Most of the streams within the Winooski River watershed contain habitat that supports wild trout populations. The cool, shaded mountain streams provide homes for wild brook trout, Vermont's only native stream trout. Larger tributaries and much of the Winooski River support naturalized populations of wild rainbow and brown trout. Both species were introduced to Vermont in the late 1800's; rainbows from the West Coast and brown trout from Europe. The Dog River has a reputation as one of the best wild rainbow and brown trout streams in the state. In addition to wild populations, "catchable" size trout are stocked in several of the larger tributaries and the main river. Trophy stock can be found in the Waterbury area. Smallmouth bass and walleye can inhabit much of the river downstream of Bolton Falls Dam.
A seasonal migration of fish enters the lower reaches of the Winooski River from Lake Champlain. Large mouth bass and northern pike are common near the mouth, and many of the more than 85 species of fish inhabiting Lake Champlain can be found from time to time. In recent years, significant numbers of lake trout have come into the lower Winooski River in the fall and winter months.

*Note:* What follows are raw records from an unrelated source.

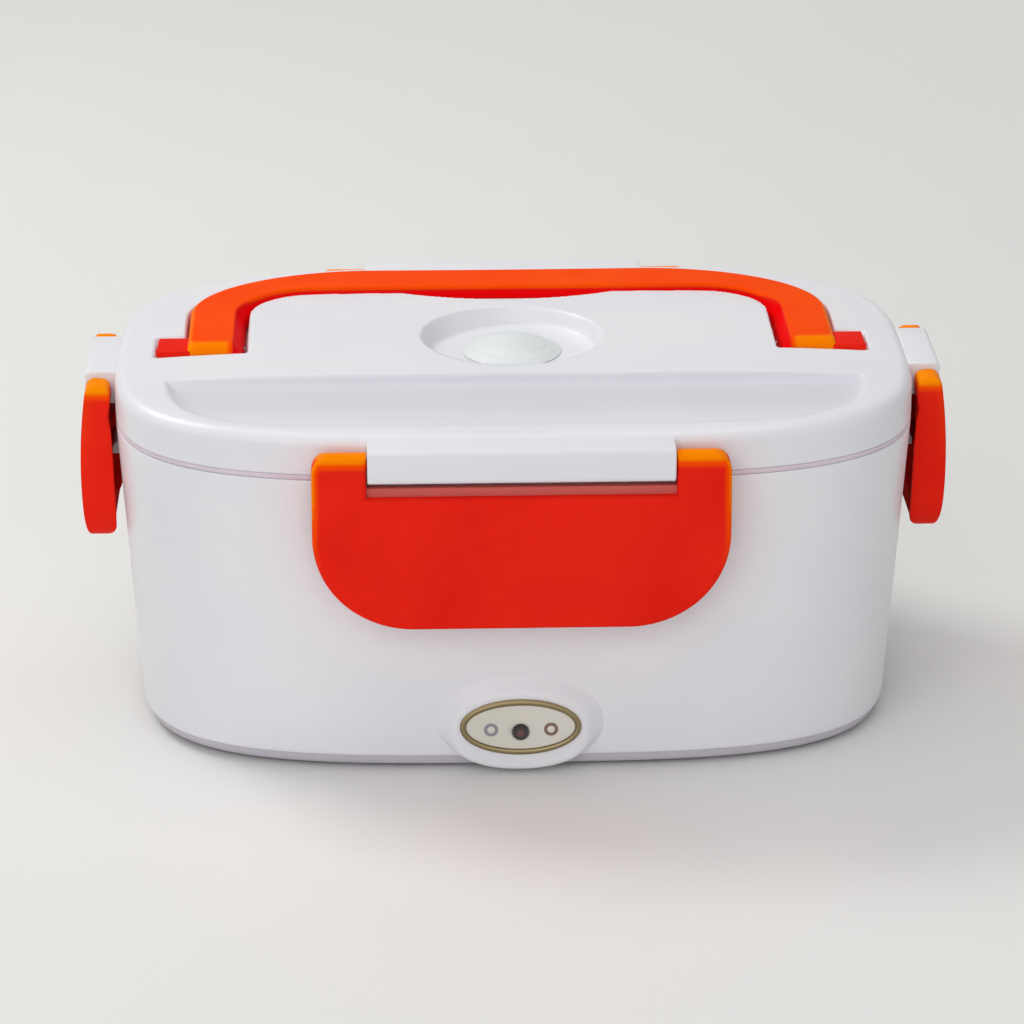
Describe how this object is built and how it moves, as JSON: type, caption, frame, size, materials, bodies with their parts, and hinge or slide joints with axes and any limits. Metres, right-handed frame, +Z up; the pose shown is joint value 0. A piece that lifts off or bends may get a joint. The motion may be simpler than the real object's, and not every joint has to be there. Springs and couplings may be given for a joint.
{
  "type": "electric lunch box",
  "caption": "Heated lunch box: tapered white tub with lift-out container, latched lid with folding carry handle, vent plug and power inlet.",
  "frame": {"origin": "on the table under the middle of the box", "axes": "+X to the right along the box's length, +Y to the rear, +Z up; the badge faces -Y"},
  "size_m": [0.2358, 0.1638, 0.1002],
  "materials": {
    "white_shell": "glossy white moulded plastic with a faint cool cast",
    "white_liner": "satin white moulded plastic",
    "white_container": "satin white food-safe plastic",
    "steel_plate": "fine brushed steel",
    "silicone": "matt pale silicone",
    "heater_case": "plain extruded aluminium",
    "clamp_steel": "rolled steel strip",
    "zinc_steel": "zinc plated steel",
    "black_plastic": "satin black plastic",
    "ceramic_tan": "glazed tan body with bare leads",
    "board_green": "green circuit board",
    "led_red": "clear red moulding",
    "cover_plastic": "satin pale plastic",
    "foot_rubber": "matt grey rubber",
    "pin_brass": "bright brass",
    "badge_plate": "grey-beige printed plate under clear film",
    "badge_gold": "pale gold trim",
    "lamp_window": "smoked lens",
    "lead_brown": "sleeved lead",
    "lead_blue": "sleeved lead",
    "lead_grey": "sleeved lead",
    "seal_silicone": "pinkish clear silicone",
    "vent_silicone": "soft white silicone",
    "orange_plastic": "glossy orange-red moulded plastic"
  },
  "bodies": {
    "base": {"outer_shell": "white_shell", "cavity_liner": "white_liner", "heating_plate": "steel_plate", "plate_seal": "silicone", "heater_element": "heater_case", "heater_clamp": "clamp_steel", "clamp_nuts": "zinc_steel", "thermostat": "black_plastic", "thermal_fuse": "ceramic_tan", "led_board": "board_green", "indicator_led": "led_red", "base_cover": "cover_plastic", "base_screws": "zinc_steel", "rubber_feet": "foot_rubber", "inlet_socket": "black_plastic", "inlet_pins": "pin_brass", "panel_badge": "badge_plate", "badge_ring": "badge_gold", "lamp_lens": "lamp_window", "live_lead": "lead_brown", "fuse_lead": "lead_brown", "neutral_lead": "lead_blue", "lamp_leads": "lead_grey"},
    "container": {"food_container": "white_container"},
    "lid": {"lid_shell": "white_shell", "lid_liner": "white_liner", "lid_seal": "seal_silicone"},
    "vent": {"vent_plug": "vent_silicone"},
    "handle": {"handle": "orange_plastic"},
    "front_latch": {"front_latch": "orange_plastic"},
    "rear_latch": {"rear_latch": "orange_plastic"},
    "left_latch": {"left_latch": "orange_plastic"},
    "right_latch": {"right_latch": "orange_plastic"}
  },
  "joints": [
    {"name": "container_lift", "type": "slide", "parent": "base", "child": "container", "axis": [0, 0, 1], "range_m": [0, 0.075]},
    {"name": "lid_lift", "type": "slide", "parent": "container", "child": "lid", "axis": [0, 0, 1], "range_m": [0, 0.06]},
    {"name": "vent_lift", "type": "slide", "parent": "lid", "child": "vent", "axis": [0, 0, 1], "range_m": [0, 0.005]},
    {"name": "handle_swing", "type": "hinge", "parent": "lid", "child": "handle", "pos_m": [0, 0, 0.0947], "axis": [1, 0, 0], "range_deg": [0, 100]},
    {"name": "front_latch_swing", "type": "hinge", "parent": "lid", "child": "front_latch", "pos_m": [0, -0.0773, 0.0917], "axis": [-1, 0, 0], "range_deg": [-3.5, 115]},
    {"name": "rear_latch_swing", "type": "hinge", "parent": "lid", "child": "rear_latch", "pos_m": [0, 0.0773, 0.0917], "axis": [1, 0, 0], "range_deg": [-3.5, 115]},
    {"name": "left_latch_swing", "type": "hinge", "parent": "lid", "child": "left_latch", "pos_m": [-0.1133, 0, 0.0917], "axis": [0, 1, 0], "range_deg": [-3.5, 115]},
    {"name": "right_latch_swing", "type": "hinge", "parent": "lid", "child": "right_latch", "pos_m": [0.1133, 0, 0.0917], "axis": [0, -1, 0], "range_deg": [-3.5, 115]}
  ]
}
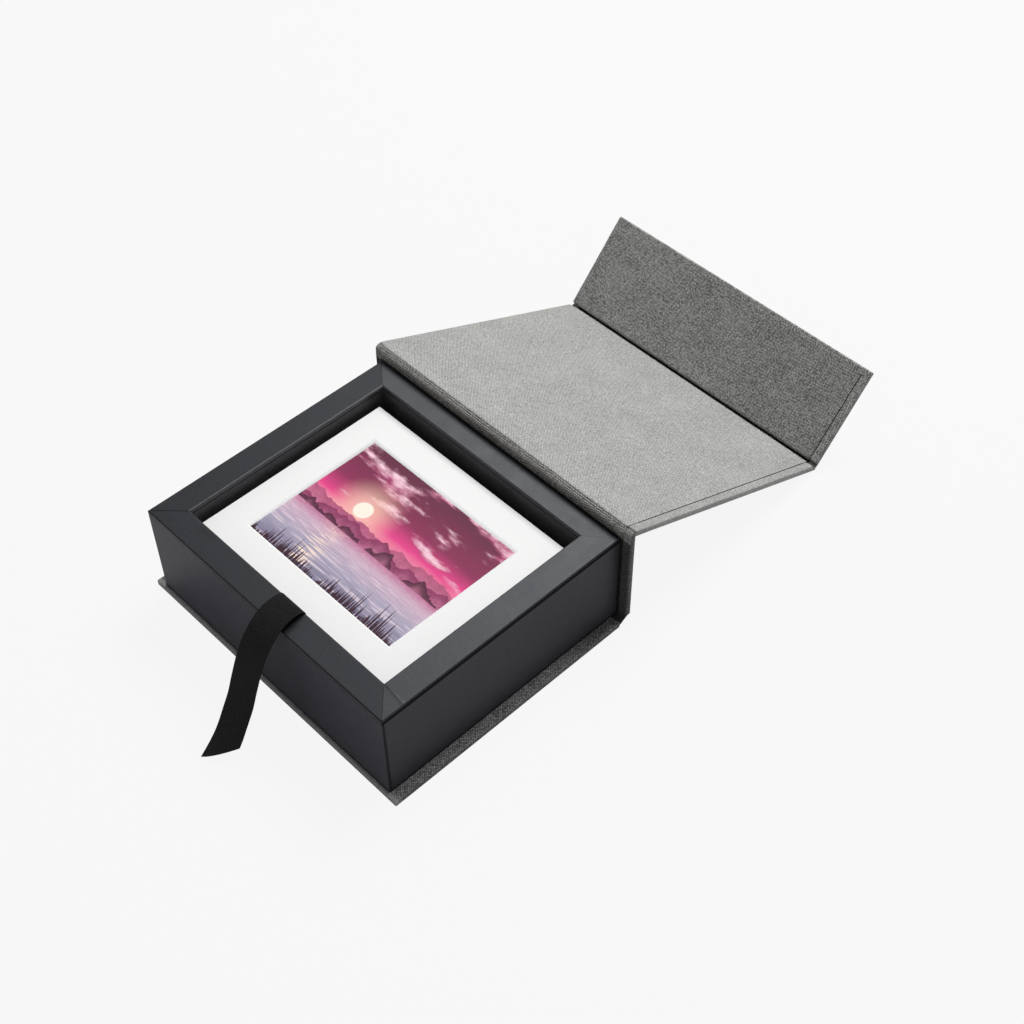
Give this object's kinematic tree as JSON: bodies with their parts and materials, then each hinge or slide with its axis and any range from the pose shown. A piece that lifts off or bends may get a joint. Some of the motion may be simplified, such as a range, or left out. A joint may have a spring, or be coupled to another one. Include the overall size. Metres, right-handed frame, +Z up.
{
  "type": "photo storage box",
  "caption": "Book-style cloth-covered box, open: a lid with a front flap folds back from the spine of a case holding a deep tray of matted prints, with a ribbon to lift them.",
  "frame": {"origin": "on the underside of the base, below the middle of the tray", "axes": "+X to the right along the front, +Y back to the spine and the open lid, +Z up"},
  "size_m": [0.216, 0.4578, 0.0792],
  "materials": {
    "book_cloth": "grey linen book cloth, plain weave, matt",
    "cloth_lining": "the same grey linen book cloth, pasted on thin card",
    "black_paper": "black covering paper, fine tooth, matt",
    "black_card": "black card, matt",
    "greyboard": null,
    "magnet": "nickel-plated disc magnet",
    "ribbon": "black grosgrain ribbon",
    "mat_board": "white conservation mat board with a white core",
    "photo_paper": "lustre photographic paper",
    "backing_board": "white backing board"
  },
  "bodies": {
    "box": {"base_board": "greyboard", "base_cover_cloth": "book_cloth", "base_lining": "cloth_lining", "spine_board": "greyboard", "spine_cover_cloth": "book_cloth", "spine_lining": "cloth_lining", "lid_hinge_cloth": "book_cloth", "lid_hinge_lining": "cloth_lining", "tray_floor_board": "greyboard", "outer_wall_front": "greyboard", "outer_wall_back": "greyboard", "outer_wall_left": "greyboard", "outer_wall_right": "greyboard", "inner_wall_front": "greyboard", "inner_wall_back": "greyboard", "inner_wall_left": "greyboard", "inner_wall_right": "greyboard", "rim_board_front": "greyboard", "rim_board_right": "greyboard", "rim_board_back": "greyboard", "rim_board_left": "greyboard", "rim_paper_front": "black_paper", "rim_paper_right": "black_paper", "rim_paper_back": "black_paper", "rim_paper_left": "black_paper", "outer_wall_paper": "black_paper", "well_lining": "black_paper", "floor_lining": "black_card", "front_wall_magnets": "magnet", "ribbon_lift": "ribbon", "ribbon_tail": "ribbon"},
    "lid": {"lid_board": "greyboard", "lid_cover_cloth": "book_cloth", "lid_lining": "cloth_lining", "flap_hinge_cloth": "book_cloth", "flap_hinge_lining": "cloth_lining"},
    "flap": {"flap_board": "greyboard", "flap_cover_cloth": "book_cloth", "flap_lining": "cloth_lining", "flap_magnets": "magnet"},
    "print_pile": {"pile_backing_boards": "backing_board", "pile_photo_prints": "photo_paper", "pile_window_mats": "mat_board"},
    "matted_print_3": {"backing_board_3": "backing_board", "photo_print_3": "photo_paper", "window_mat_3": "mat_board"},
    "matted_print_2": {"backing_board_2": "backing_board", "photo_print_2": "photo_paper", "window_mat_2": "mat_board"},
    "matted_print_1": {"backing_board_1": "backing_board", "photo_print_1": "photo_paper", "window_mat_1": "mat_board"}
  },
  "joints": [
    {"name": "lid_hinge", "type": "hinge", "parent": "box", "child": "lid", "pos_m": [0, 0.0926, 0.0752], "axis": [-1, 0, 0], "range_deg": [-203.56, 0], "deforming": ["lid_hinge_cloth", "lid_hinge_lining", "ribbon_tail"]},
    {"name": "flap_hinge", "type": "hinge", "parent": "lid", "child": "flap", "pos_m": [0, 0.26364, 0.0006], "axis": [-1, 0, 0], "range_deg": [-18.7, 47.7], "deforming": ["flap_hinge_cloth", "flap_hinge_lining"]},
    {"name": "pile_lift", "type": "slide", "parent": "box", "child": "print_pile", "axis": [0, 0, 1], "range_m": [0, 0.07], "deforming": ["ribbon_lift"]},
    {"name": "print_3_lift", "type": "slide", "parent": "print_pile", "child": "matted_print_3", "axis": [0, 0, 1], "range_m": [0, 0.03]},
    {"name": "print_2_lift", "type": "slide", "parent": "matted_print_3", "child": "matted_print_2", "axis": [0, 0, 1], "range_m": [0, 0.03]},
    {"name": "print_1_lift", "type": "slide", "parent": "matted_print_2", "child": "matted_print_1", "axis": [0, 0, 1], "range_m": [0, 0.03]}
  ]
}
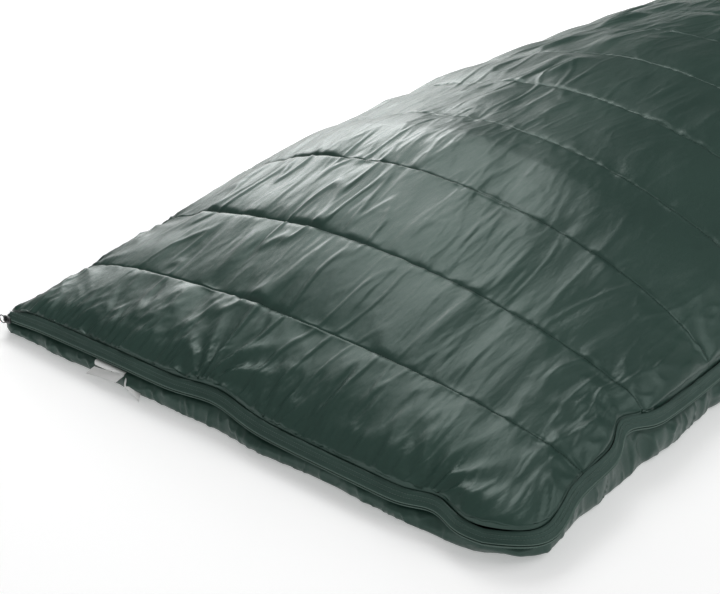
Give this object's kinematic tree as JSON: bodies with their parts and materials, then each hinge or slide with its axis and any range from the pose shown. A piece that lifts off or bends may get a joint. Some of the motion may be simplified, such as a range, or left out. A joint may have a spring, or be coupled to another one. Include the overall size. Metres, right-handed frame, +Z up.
{
  "type": "camp quilt",
  "caption": "Rectangular two-layer camp quilt with sewn channels, folded on one side, that zips round its foot and other side and opens flat.",
  "frame": {"origin": "on the ground, under the middle of the quilt", "axes": "+Z up, +Y from the foot to the open head end, +X from the fold to the zipped side"},
  "size_m": [0.8326, 2.0969, 0.2345],
  "materials": {
    "shell": "satin",
    "lining": "satin",
    "filling": "matte",
    "tape": "matte",
    "coil": "satin",
    "metal": "gloss",
    "label": "matte"
  },
  "bodies": {
    "bottom_quilt": {"bottom_shell": "shell", "bottom_lining": "lining", "bottom_fill_01": "filling", "bottom_fill_02": "filling", "bottom_fill_03": "filling", "bottom_fill_04": "filling", "bottom_fill_05": "filling", "bottom_fill_06": "filling", "bottom_fill_07": "filling", "bottom_fill_08": "filling", "bottom_fill_09": "filling", "bottom_fill_10": "filling", "bottom_fill_11": "filling", "bottom_fill_12": "filling", "bottom_head_binding": "tape", "bottom_zip_tape": "tape", "bottom_zip_coil": "coil", "bottom_head_stop": "metal", "foot_zip_stop": "metal", "care_label_1": "label", "care_label_2": "label", "care_label_3": "label"},
    "top_quilt": {"top_shell": "shell", "top_lining": "lining", "top_fill_01": "filling", "top_fill_02": "filling", "top_fill_03": "filling", "top_fill_04": "filling", "top_fill_05": "filling", "top_fill_06": "filling", "top_fill_07": "filling", "top_fill_08": "filling", "top_fill_09": "filling", "top_fill_10": "filling", "top_fill_11": "filling", "top_fill_12": "filling", "top_head_binding": "tape", "top_zip_tape": "tape", "top_zip_coil": "coil", "top_head_stop": "metal", "draft_tube": "lining"},
    "foot_slider": {"foot_slider": "metal"},
    "foot_pull": {"foot_pull_ring": "metal"},
    "side_slider": {"side_slider": "metal"},
    "side_pull": {"side_pull_ring": "metal"}
  },
  "joints": [
    {"name": "top_open", "type": "hinge", "parent": "bottom_quilt", "child": "top_quilt", "pos_m": [-0.41, 0, 0.029], "axis": [0, -1, 0], "range_deg": [0, 180]},
    {"name": "foot_slider_run", "type": "slide", "parent": "bottom_quilt", "child": "foot_slider", "axis": [1, 0, 0], "range_m": [0, 0.7]},
    {"name": "foot_pull_swing", "type": "hinge", "parent": "foot_slider", "child": "foot_pull", "pos_m": [-0.403, -1.0493, 0.029], "axis": [0, 0, 1], "range_deg": [0, 180]},
    {"name": "side_slider_run", "type": "slide", "parent": "bottom_quilt", "child": "side_slider", "axis": [0, -1, 0], "range_m": [0, 1.96]},
    {"name": "side_pull_swing", "type": "hinge", "parent": "side_slider", "child": "side_pull", "pos_m": [0.4143, 1.0302, 0.048], "axis": [0, 0, 1], "range_deg": [0, 180]}
  ]
}
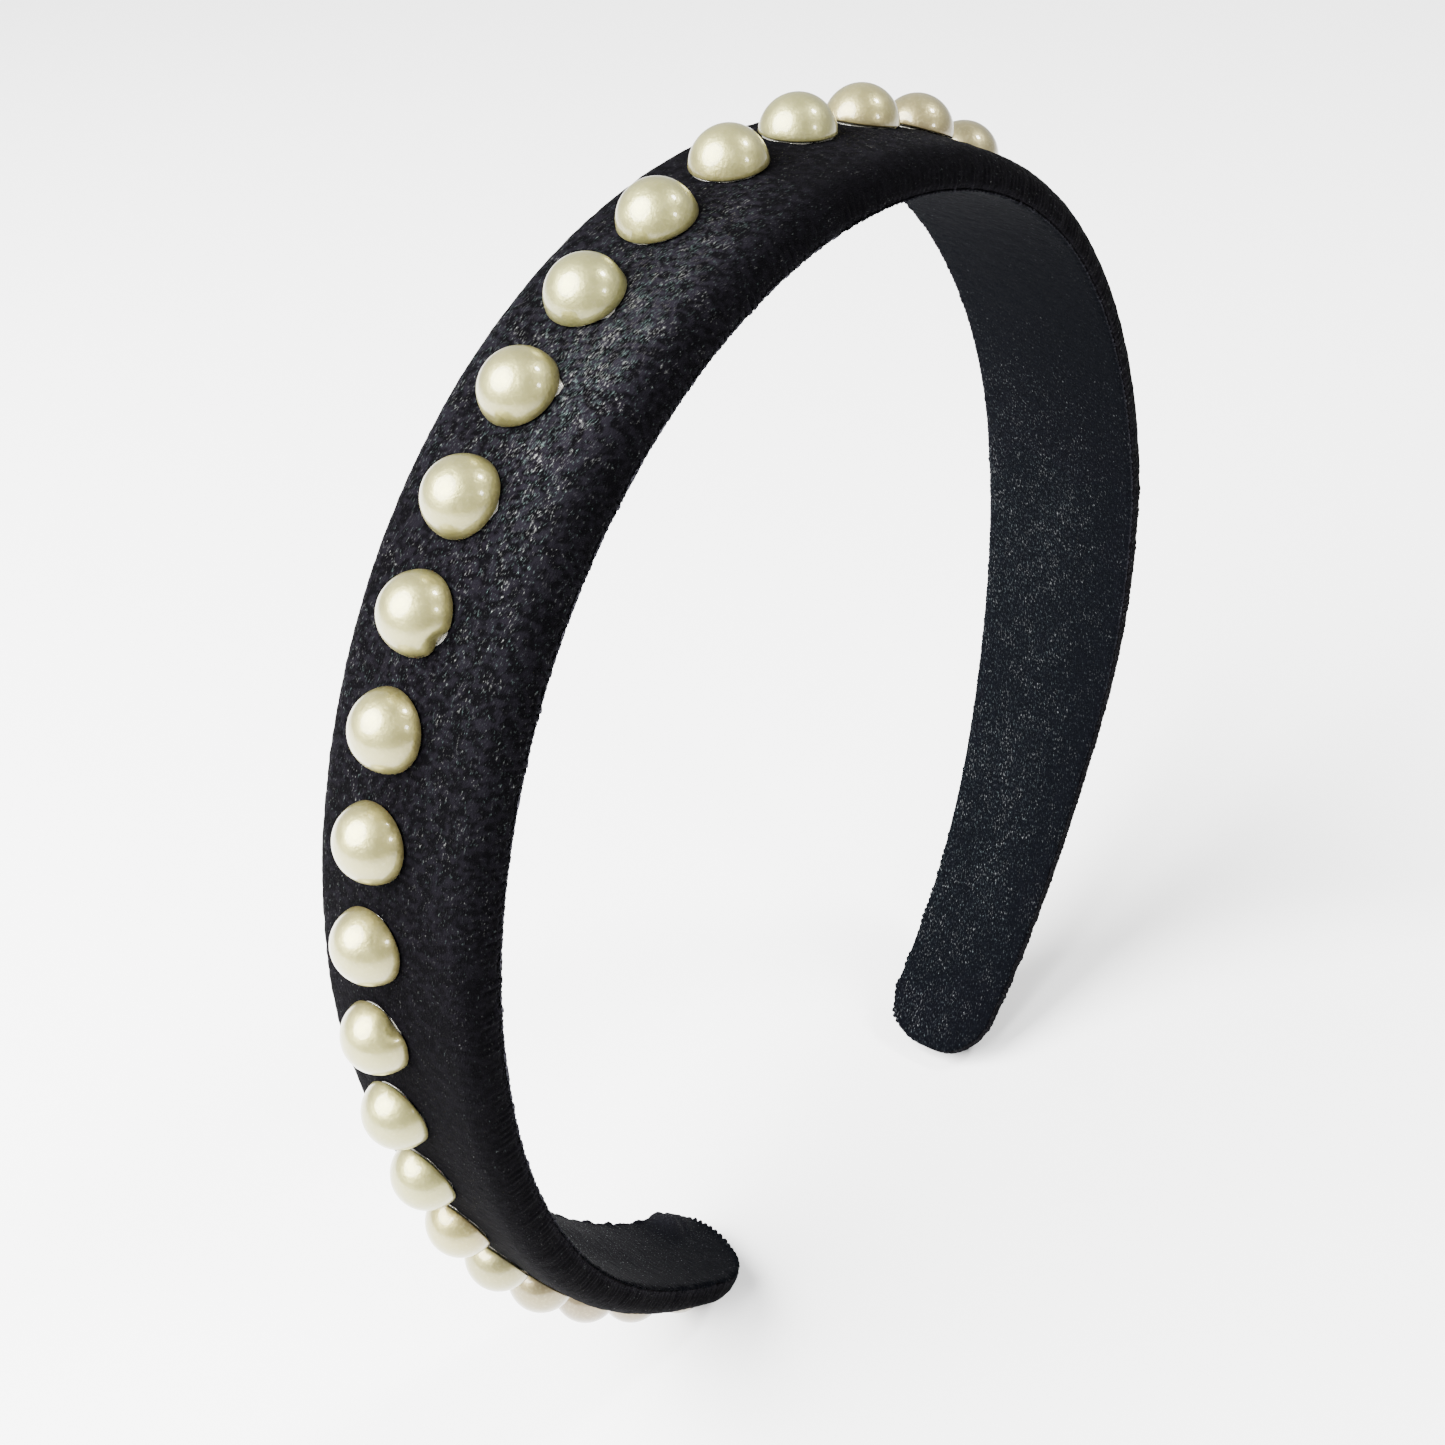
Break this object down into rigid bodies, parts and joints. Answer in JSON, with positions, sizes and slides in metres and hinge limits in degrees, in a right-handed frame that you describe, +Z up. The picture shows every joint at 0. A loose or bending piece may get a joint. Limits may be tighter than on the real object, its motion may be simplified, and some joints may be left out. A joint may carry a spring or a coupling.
{
  "type": "headband",
  "caption": "Padded velvet headband: a springy arch with rounded, curled-in tips and one row of flat-backed half pearls along its outer face.",
  "frame": {"origin": "centre of the crown's arc, half way across the band's width: the middle of the seat for the head", "axes": "+Z up through the top of the crown as the band is worn, X from ear to ear with +X at the right arm, -Y to the front of the head and +Y to the back; the pearl row lies a little towards +Y"},
  "size_m": [0.1376, 0.022, 0.1521],
  "materials": {
    "velvet_cover": "black short-pile velvet with a soft sheen",
    "velvet_lining": "black short-pile velvet, pressed, with bluish glints",
    "sponge_pad": "closed-cell foam sponge",
    "core_strip": "moulded, springy",
    "glue": "clear glue, set",
    "half_pearl": "ivory pearlescent coating"
  },
  "bodies": {
    "crown": {"cover_crown": "velvet_cover", "pad_crown": "sponge_pad", "core_crown": "core_strip", "lining_crown": "velvet_lining", "glue_crown": "glue", "pearl_13": "half_pearl", "pearl_14": "half_pearl", "pearl_15": "half_pearl", "pearl_16": "half_pearl", "pearl_17": "half_pearl", "pearl_18": "half_pearl", "pearl_19": "half_pearl", "pearl_20": "half_pearl", "pearl_21": "half_pearl", "pearl_22": "half_pearl", "pearl_23": "half_pearl"},
    "left_arm": {"cover_left_arm": "velvet_cover", "pad_left_arm": "sponge_pad", "core_left_arm": "core_strip", "lining_left_arm": "velvet_lining", "glue_left_arm": "glue", "pearl_01": "half_pearl", "pearl_02": "half_pearl", "pearl_03": "half_pearl", "pearl_04": "half_pearl", "pearl_05": "half_pearl", "pearl_06": "half_pearl", "pearl_07": "half_pearl", "pearl_08": "half_pearl", "pearl_09": "half_pearl", "pearl_10": "half_pearl", "pearl_11": "half_pearl", "pearl_12": "half_pearl"},
    "right_arm": {"cover_right_arm": "velvet_cover", "pad_right_arm": "sponge_pad", "core_right_arm": "core_strip", "lining_right_arm": "velvet_lining", "glue_right_arm": "glue", "pearl_24": "half_pearl", "pearl_25": "half_pearl", "pearl_26": "half_pearl", "pearl_27": "half_pearl", "pearl_28": "half_pearl", "pearl_29": "half_pearl", "pearl_30": "half_pearl", "pearl_31": "half_pearl", "pearl_32": "half_pearl", "pearl_33": "half_pearl", "pearl_34": "half_pearl", "pearl_35": "half_pearl"}
  },
  "joints": [
    {"name": "crown_to_left_arm", "type": "hinge", "parent": "crown", "child": "left_arm", "pos_m": [-0.05135, 0, 0.03475], "axis": [0, 1, 0], "range_deg": [0, 15], "stiffness_Nm_per_rad": 1.9},
    {"name": "crown_to_right_arm", "type": "hinge", "parent": "crown", "child": "right_arm", "pos_m": [0.05135, 0, 0.03475], "axis": [0, -1, 0], "range_deg": [0, 15], "stiffness_Nm_per_rad": 1.9}
  ]
}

Since 1993, a fish passage facility has operated at Winooski Dam One (below the Winooski Falls in the City of Winooski). Spawning salmon are trapped in the fall and trucked and released to reach spawning areas as far upstream as Bolton Falls Dam.
Other Aquatic Animals
Aquatic macroinvertebrates (animals without spines, such as crayfish and dragonflies) comprise the largest number of species in Winooski River and its associated lakes. It is likely that over a thousand different aquatic macroinvertebrate species depend on the Winooski River and its tributaries as a home to complete their life cycles. Besides being important as individual species, these animals are functionally important in the aquatic food web, without them the aquatic environment would not be able to support a fishery, or function as an ecosystem. It is the aquatic macroinvertebrates that consume the algae, and plant leaf material at the base of the food web, and in turn are consumed by other invertebrates and fish up the food web so that we can enjoy a fat trout on our dinner plates, and other mammals and birds can do the same.
By far the majority of these animals are Aquatic Insects (a Class of animals) that live in the river as immature larvae or nymphs. These include Anisoptera (Dragonflies and Damselflies), Plecoptera (Stoneflies), Trichoptera (caddis flies), Ephemeroptera (mayflies), Coleoptera (beetles), Hemiptera (waterbus), and Diptera (true flies). Other aquatic macroinvertebrate groups include annelids (worms and leaches), decapods (crayfish), amphipods (sowbugs), isopods (scuds), gastropods (snails), bivalves (fingernail clams and mussels). A number of the mussels found only in the lower portion of the river below the Salmon Hole to Lake Champlain are very rare in Vermont and are among the States Endangered Species. These include animals with names like Pink Heelsplitter, Fragile Papershell, Pocketbook, and Fluted Shell. Another rare mussel called the Eastern Pearlshell is found in association with the colder upper headwaters of the Winooski River in Plainfield and Marshfield. This mussel species is one of the longest lived aquatic animals in the watershed with a life span of up to 75 years.
This section draws considerably from information provided by the Winooski Valley Park District.